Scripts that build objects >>
○ ○ ○ ○ ○

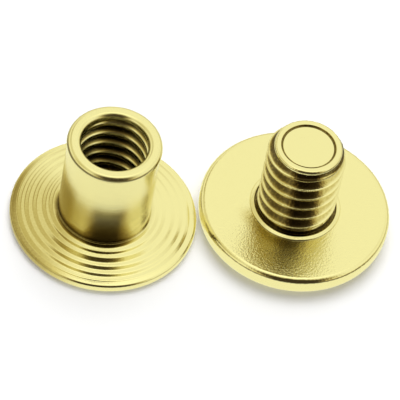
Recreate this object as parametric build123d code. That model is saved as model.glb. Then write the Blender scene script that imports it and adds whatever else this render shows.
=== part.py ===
from build123d import *
import os
from math import radians, tan

# A binding barrel screw, shown as its two loose halves. Each half stands on its own round head,
# with its axis upright: the barrel half is a thin ringed flange with a threaded tube, the screw
# half is a thicker plain head with a threaded shank that fits the tube. All sizes are in
# millimetres. The two axes stand on the X line, the barrel at -X and the screw at +X, and the
# heads rest on the plane Z = 0, with the origin under the middle of the pair.

# Thread that both halves share: 60 degree form, right hand, 32 turns to the inch
thread_pitch = 25.4 / 32
flank_angle = 30.0
thread_radius = 2.05
thread_depth = 0.48
crest_width = 0.10
# Room between the two threads when the halves are screwed together
crest_clearance = 0.07
flank_clearance = 0.045
# A ridge starts this far inside the wall that carries it
ridge_seat = 0.05

# Barrel half
flange_radius = 4.86
rim_thickness = 0.36
rim_foot_bevel = 0.20
rim_top_bevel = 0.12
bevel_width = 0.28
bevel_rise = 0.05
# Inner face of the flange: short slopes between level rings, with the outermost slope's middle
# this far in from the rim and the innermost one's this far out from the tube
rim_band = 0.46
ring_count = 5
ring_slope_run = 0.24
hub_band = 0.38
hub_thickness = 0.96
# The tube's wall outside the bottom of the thread grooves
tube_wall = 0.28
barrel_length = 6.32
lip_bulge = 0.03
lip_flare = 0.02
lip_height = 0.34
lip_bevel = 0.12
# How far the inner ridges reach in past the screw's thread radius
inner_bite = 0.33
mouth_bevel = 0.25
floor_thickness = 0.90
plain_bottom = 0.50

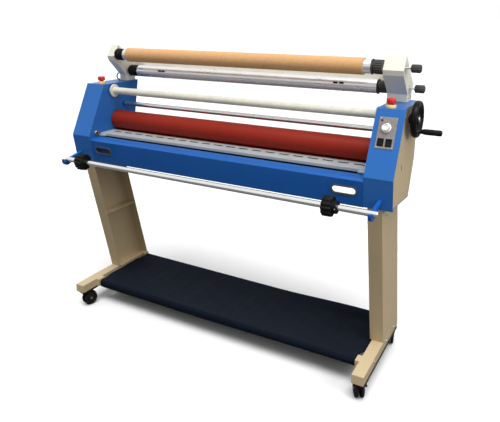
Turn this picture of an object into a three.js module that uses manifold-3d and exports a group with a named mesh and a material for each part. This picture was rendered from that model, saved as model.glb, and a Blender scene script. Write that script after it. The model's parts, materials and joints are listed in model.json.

○ ○ ○ ○ ○

Please reproduce each line exactly as written.

RESULT OF THIS EXERCISE >>
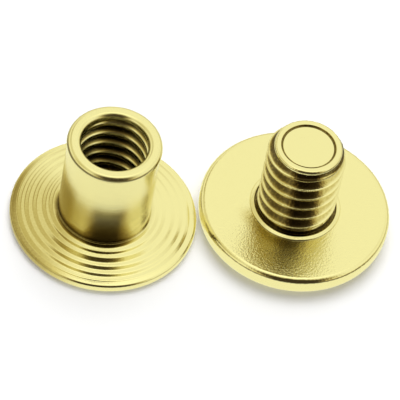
Recreate this object as parametric build123d code. That model is saved as model.glb. Then write the Blender scene script that imports it and adds whatever else this render shows.
=== part.py ===
from build123d import *
import os
from math import radians, tan

# A binding barrel screw, shown as its two loose halves. Each half stands on its own round head,
# with its axis upright: the barrel half is a thin ringed flange with a threaded tube, the screw
# half is a thicker plain head with a threaded shank that fits the tube. All sizes are in
# millimetres. The two axes stand on the X line, the barrel at -X and the screw at +X, and the
# heads rest on the plane Z = 0, with the origin under the middle of the pair.

# Thread that both halves share: 60 degree form, right hand, 32 turns to the inch
thread_pitch = 25.4 / 32
flank_angle = 30.0
thread_radius = 2.05
thread_depth = 0.48
crest_width = 0.10
# Room between the two threads when the halves are screwed together
crest_clearance = 0.07
flank_clearance = 0.045
# A ridge starts this far inside the wall that carries it
ridge_seat = 0.05

# Barrel half
flange_radius = 4.86
rim_thickness = 0.36
rim_foot_bevel = 0.20
rim_top_bevel = 0.12
bevel_width = 0.28
bevel_rise = 0.05
# Inner face of the flange: short slopes between level rings, with the outermost slope's middle
# this far in from the rim and the innermost one's this far out from the tube
rim_band = 0.46
ring_count = 5
ring_slope_run = 0.24
hub_band = 0.38
hub_thickness = 0.96
# The tube's wall outside the bottom of the thread grooves
tube_wall = 0.28
barrel_length = 6.32
lip_bulge = 0.03
lip_flare = 0.02
lip_height = 0.34
lip_bevel = 0.12
# How far the inner ridges reach in past the screw's thread radius
inner_bite = 0.33
mouth_bevel = 0.25
floor_thickness = 0.90
plain_bottom = 0.50

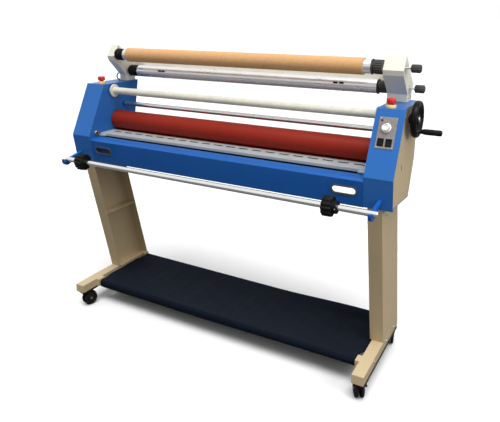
Turn this picture of an object into a three.js module that uses manifold-3d and exports a group with a named mesh and a material for each part. This picture was rendered from that model, saved as model.glb, and a Blender scene script. Write that script after it. The model's parts, materials and joints are listed in model.json.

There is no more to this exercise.